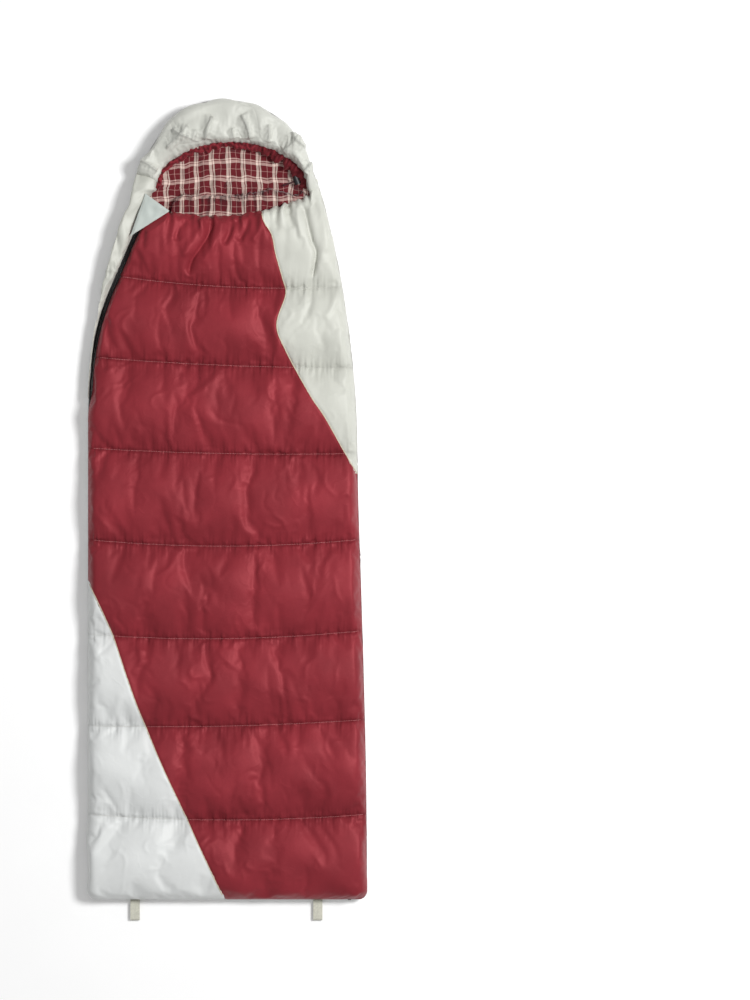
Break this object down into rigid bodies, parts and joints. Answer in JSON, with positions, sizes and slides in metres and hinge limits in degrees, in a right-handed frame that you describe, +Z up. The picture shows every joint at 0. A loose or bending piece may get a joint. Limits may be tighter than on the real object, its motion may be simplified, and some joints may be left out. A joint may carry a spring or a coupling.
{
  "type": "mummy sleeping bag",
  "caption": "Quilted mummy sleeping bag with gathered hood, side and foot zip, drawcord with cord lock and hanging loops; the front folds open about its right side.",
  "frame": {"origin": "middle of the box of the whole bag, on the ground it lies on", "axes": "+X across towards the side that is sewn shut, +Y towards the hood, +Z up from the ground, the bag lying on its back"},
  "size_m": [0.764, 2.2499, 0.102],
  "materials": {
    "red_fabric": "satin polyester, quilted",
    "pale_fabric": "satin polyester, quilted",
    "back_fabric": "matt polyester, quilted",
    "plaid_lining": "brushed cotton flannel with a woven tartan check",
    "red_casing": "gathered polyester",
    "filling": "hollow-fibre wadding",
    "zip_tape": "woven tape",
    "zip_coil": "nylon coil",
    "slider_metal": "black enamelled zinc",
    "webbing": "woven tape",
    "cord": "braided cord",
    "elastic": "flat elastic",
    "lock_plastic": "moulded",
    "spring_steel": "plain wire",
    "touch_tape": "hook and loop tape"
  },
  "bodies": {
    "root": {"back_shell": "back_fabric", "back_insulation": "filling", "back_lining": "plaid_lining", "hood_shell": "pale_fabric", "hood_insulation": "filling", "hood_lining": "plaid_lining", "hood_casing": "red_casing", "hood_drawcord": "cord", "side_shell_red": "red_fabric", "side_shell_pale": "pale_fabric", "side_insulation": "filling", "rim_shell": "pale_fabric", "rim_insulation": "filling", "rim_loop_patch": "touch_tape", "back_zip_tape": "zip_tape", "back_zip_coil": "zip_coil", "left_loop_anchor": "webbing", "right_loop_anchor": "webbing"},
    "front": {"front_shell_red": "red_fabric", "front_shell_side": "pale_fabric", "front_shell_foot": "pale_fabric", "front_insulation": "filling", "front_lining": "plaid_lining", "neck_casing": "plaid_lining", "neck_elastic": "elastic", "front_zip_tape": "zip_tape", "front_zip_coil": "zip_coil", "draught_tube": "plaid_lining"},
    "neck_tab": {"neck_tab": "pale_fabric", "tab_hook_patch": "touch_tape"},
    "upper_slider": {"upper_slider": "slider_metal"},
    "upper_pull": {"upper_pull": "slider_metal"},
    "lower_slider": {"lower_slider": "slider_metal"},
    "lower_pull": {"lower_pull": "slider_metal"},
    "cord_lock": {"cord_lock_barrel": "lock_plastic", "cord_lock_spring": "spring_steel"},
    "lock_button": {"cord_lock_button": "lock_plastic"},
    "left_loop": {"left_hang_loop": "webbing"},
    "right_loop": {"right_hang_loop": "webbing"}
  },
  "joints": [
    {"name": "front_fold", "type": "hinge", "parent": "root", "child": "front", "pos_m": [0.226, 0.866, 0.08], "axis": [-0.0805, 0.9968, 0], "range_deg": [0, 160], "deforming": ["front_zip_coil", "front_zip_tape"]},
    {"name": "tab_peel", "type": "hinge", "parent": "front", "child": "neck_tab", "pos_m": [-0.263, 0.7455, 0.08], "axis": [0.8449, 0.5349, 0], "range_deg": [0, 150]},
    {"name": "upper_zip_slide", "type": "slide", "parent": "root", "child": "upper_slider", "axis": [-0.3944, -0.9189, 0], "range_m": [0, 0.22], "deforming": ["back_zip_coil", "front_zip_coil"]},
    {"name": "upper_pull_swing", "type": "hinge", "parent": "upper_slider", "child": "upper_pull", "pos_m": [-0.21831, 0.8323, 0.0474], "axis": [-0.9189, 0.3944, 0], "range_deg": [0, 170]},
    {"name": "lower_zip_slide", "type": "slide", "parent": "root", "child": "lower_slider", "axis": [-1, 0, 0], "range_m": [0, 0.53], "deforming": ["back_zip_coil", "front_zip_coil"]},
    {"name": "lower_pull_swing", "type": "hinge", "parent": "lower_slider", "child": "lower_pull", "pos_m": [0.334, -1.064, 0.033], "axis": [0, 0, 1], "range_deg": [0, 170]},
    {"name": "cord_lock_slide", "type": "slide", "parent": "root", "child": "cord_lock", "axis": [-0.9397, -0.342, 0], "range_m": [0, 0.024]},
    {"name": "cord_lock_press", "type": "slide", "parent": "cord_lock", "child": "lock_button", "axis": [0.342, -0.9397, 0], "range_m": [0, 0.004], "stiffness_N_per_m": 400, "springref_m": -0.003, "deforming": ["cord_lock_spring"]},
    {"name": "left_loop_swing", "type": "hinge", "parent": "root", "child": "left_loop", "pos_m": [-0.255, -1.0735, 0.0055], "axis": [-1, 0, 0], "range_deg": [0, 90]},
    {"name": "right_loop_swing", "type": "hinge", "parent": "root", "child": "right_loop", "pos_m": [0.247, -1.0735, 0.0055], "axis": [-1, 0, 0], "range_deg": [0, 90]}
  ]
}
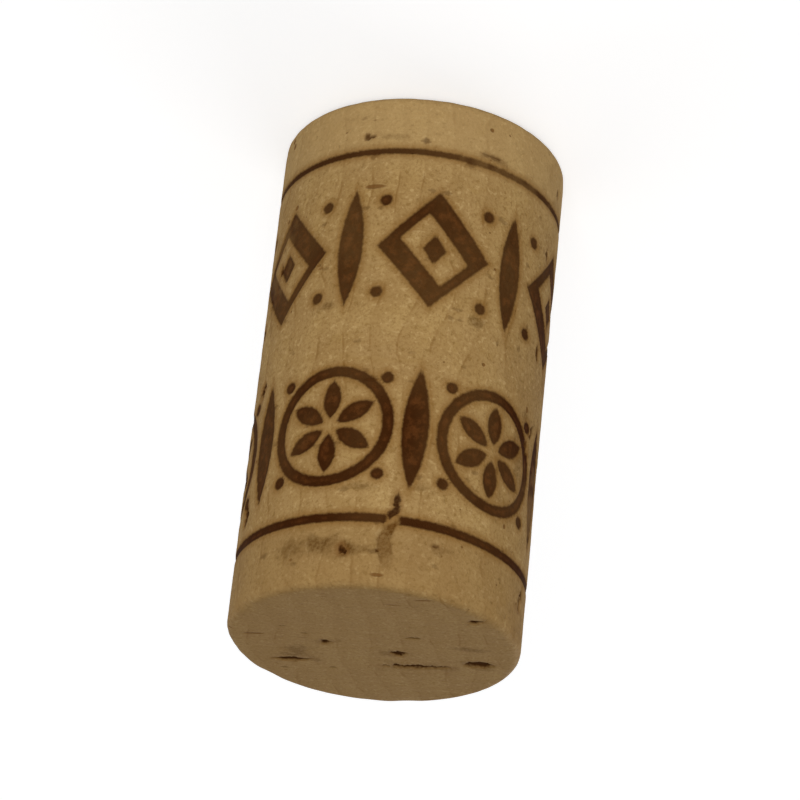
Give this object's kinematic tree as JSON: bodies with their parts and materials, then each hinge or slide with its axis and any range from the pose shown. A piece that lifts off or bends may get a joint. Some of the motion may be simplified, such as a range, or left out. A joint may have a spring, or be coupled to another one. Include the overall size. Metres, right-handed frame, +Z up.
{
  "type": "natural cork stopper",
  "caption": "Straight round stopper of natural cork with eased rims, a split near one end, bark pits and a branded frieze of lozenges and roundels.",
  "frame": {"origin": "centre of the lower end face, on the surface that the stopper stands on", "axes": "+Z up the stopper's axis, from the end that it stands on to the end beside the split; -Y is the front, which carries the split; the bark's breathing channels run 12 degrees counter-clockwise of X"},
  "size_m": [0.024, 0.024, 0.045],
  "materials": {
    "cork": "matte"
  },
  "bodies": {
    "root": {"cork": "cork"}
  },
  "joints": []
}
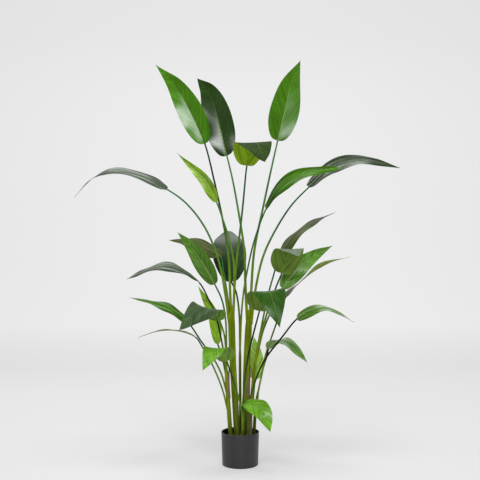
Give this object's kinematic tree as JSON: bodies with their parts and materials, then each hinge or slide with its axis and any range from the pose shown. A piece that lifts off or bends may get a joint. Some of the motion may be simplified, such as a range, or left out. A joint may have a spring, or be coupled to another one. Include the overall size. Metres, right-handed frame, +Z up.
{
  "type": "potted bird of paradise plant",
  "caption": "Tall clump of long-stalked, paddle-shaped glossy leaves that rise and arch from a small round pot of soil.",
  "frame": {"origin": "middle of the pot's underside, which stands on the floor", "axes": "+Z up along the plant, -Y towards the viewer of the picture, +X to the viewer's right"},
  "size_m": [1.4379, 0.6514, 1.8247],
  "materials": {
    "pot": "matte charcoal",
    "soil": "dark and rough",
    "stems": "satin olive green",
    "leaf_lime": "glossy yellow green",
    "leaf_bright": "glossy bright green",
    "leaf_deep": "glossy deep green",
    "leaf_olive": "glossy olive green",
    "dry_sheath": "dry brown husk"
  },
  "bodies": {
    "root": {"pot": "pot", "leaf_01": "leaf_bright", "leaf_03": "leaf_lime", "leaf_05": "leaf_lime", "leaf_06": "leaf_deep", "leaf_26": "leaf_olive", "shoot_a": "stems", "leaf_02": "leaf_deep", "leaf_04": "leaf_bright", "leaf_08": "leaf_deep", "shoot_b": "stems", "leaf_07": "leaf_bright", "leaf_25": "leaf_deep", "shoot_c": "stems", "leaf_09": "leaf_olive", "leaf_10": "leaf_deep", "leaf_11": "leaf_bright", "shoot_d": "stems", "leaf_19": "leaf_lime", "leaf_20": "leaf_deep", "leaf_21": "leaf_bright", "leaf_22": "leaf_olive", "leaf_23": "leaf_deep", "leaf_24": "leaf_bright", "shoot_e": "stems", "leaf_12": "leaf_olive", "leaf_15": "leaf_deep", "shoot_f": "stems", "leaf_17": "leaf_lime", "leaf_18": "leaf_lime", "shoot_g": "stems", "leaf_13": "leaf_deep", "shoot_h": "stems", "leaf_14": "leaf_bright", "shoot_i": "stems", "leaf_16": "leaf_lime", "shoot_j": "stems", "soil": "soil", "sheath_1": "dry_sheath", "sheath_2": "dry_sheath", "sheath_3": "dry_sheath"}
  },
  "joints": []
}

Set exercise: In the material above, show every line where the word "picture" turns up.

Result of this exercise:
Break this object down into rigid bodies, parts and joints. Answer in JSON, with positions, sizes and slides in metres and hinge limits in degrees, in a right-handed frame that you describe, +Z up. The picture shows every joint at 0. A loose or bending piece may get a joint. Limits may be tighter than on the real object, its motion may be simplified, and some joints may be left out. A joint may carry a spring or a coupling.
  "frame": {"origin": "middle of the pot's underside, which stands on the floor", "axes": "+Z up along the plant, -Y towards the viewer of the picture, +X to the viewer's right"},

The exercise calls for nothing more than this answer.